22 Life-Changing Lessons from Revelation 8: Applying Revelation 8 to Your Daily Life

You have prayed for something for a long time, and heaven has felt silent. No answer came, no change you could see, and a thought crept in that maybe God never heard you at all. The lessons from Revelation 8 walk straight into that ache and answer it from the throne of God itself.

It is a strange chapter to bring that ache to. At first glance its frightening images seem to have nothing to do with whether God ever heard you. Read it closely and the opposite turns out to be true.
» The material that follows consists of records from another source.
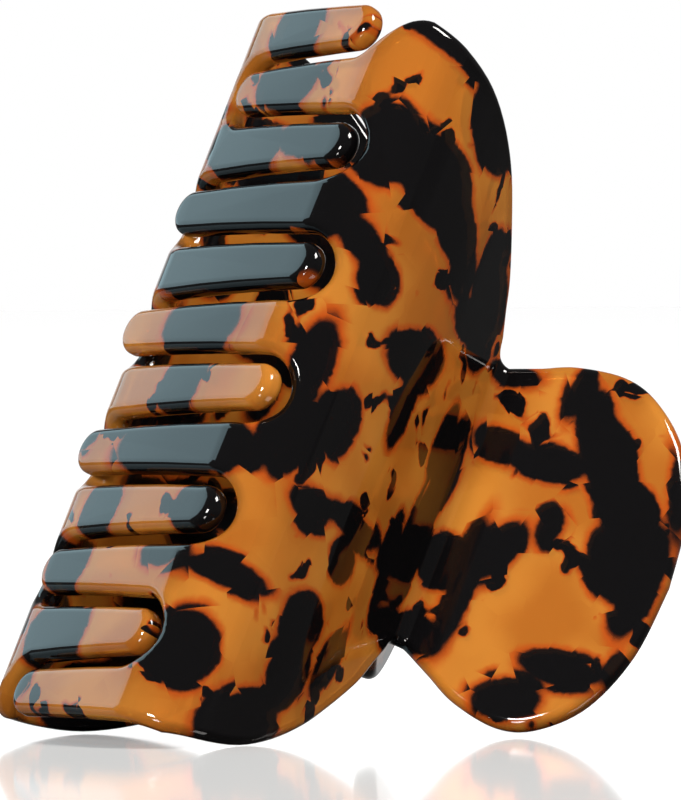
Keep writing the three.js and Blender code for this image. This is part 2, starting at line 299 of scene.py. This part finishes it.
# The flat sheet, cut to its outline with its edges rounded over.
def flatSheet(name):
    curve = bpy.data.curves.new(name, "CURVE")
    curve.dimensions = "2D"
    curve.fill_mode = "BOTH"
    line = curve.splines.new("POLY")
    outline = halfOutline()
    line.points.add(len(outline) - 1)
    for point, (x, y) in zip(line.points, outline):
        point.co = (x * mm, y * mm, 0, 1)
    line.use_cyclic_u = True
    curve.extrude = (half["sheet"] / 2 - half["edgeRound"]) * mm
    curve.bevel_depth = half["edgeRound"] * mm
    curve.bevel_resolution = half["edgeSteps"]
    curve.offset = -half["edgeRound"] * mm
    piece = bpy.data.objects.new(name, curve)
    scene.collection.objects.link(piece)
    selectOnly(piece)
    bpy.ops.object.convert(target="MESH")
    return bpy.context.view_layer.objects.active


# Lines across the sheet where it may bend, close together on the tight bends.
def foldLines():
    lines = [0.0]
    for stretches, way in ((jawStretches, -1), (handleStretches, 1)):
        s = 0.0
        for length, fromAngle, toAngle in stretches:
            steps = max(abs(toAngle - fromAngle) / half["bendStep"], length / half["flatStep"], 1)
            steps = math.ceil(steps)
            lines += [way * (s + length * (i + 1) / steps) for i in range(steps)]
            s += length
    return sorted(lines)


def makeHalf(name, place):
    piece = flatSheet(name)
    closeAndTurnOut(piece)
    bpy.ops.object.mode_set(mode="EDIT")
    for s in foldLines():
        bpy.ops.mesh.select_all(action="SELECT")
        bpy.ops.mesh.bisect(plane_co=(0, s * mm, 0), plane_no=(0, 1, 0), threshold=1e-7)
    bpy.ops.object.mode_set(mode="OBJECT")
    mesh = piece.data
    layer = mesh.uv_layers.new(name="sheet")
    for loop in mesh.loops:
        co = mesh.vertices[loop.vertex_index].co
        layer.data[loop.index].uv = (co.x / sheetSpan + mapMiddle[0], co.y / sheetSpan + mapMiddle[1])
    for vertex in mesh.vertices:
        x, y, z = vertex.co / mm
        vertex.co = Vector(bent(x, y, z)) * mm
    mesh.transform(hingeFrame @ place)
    closeAndTurnOut(piece)
    bpy.ops.object.shade_smooth()
    applyModifier(piece, "WEIGHTED_NORMAL", mode="FACE_AREA", weight=100, thresh=0.0001)
    print(name, "made:", len(mesh.polygons), "faces")
    return piece


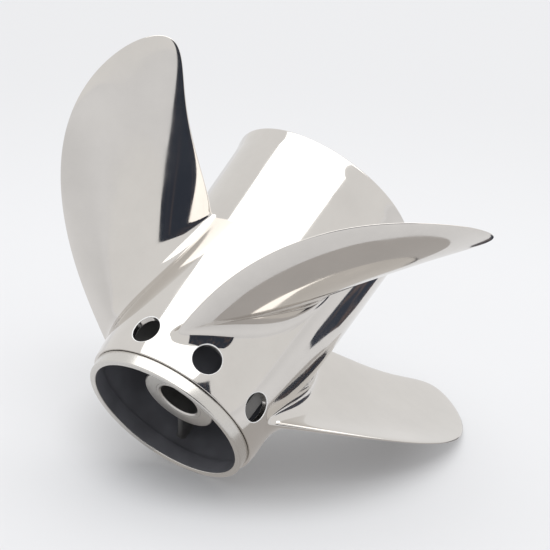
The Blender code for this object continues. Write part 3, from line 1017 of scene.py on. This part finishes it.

Every fearful picture here is meant to settle you, not shake you, and it turns directly on the question you came with.

Table of Contents

Brief Summary of Revelation 8 Before the Lessons from Revelation 8

Revelation 8 is the hinge between the seven seals and the seven trumpets. The Lamb opens the seventh and final seal, and instead of a new disaster, heaven goes silent for about half an hour. An angel then offers the prayers of all the saints at the golden altar, fills his censer with altar fire, and casts it to the earth.

Seven angels receive seven trumpets, and the first four sound, striking the land, the sea, the fresh waters, and the lights of heaven. The chapter ends with an angel crying “Woe, woe, woe” over those who refuse to repent. The main issue is how a holy God answers His people and judges a rebellious world.

Lesson 1: There Is a Holy Silence That Reverences God (Revelation 8:1)

Revelation 8:1: “And when he had opened the seventh seal, there was silence in heaven about the space of half an hour.” (KJV)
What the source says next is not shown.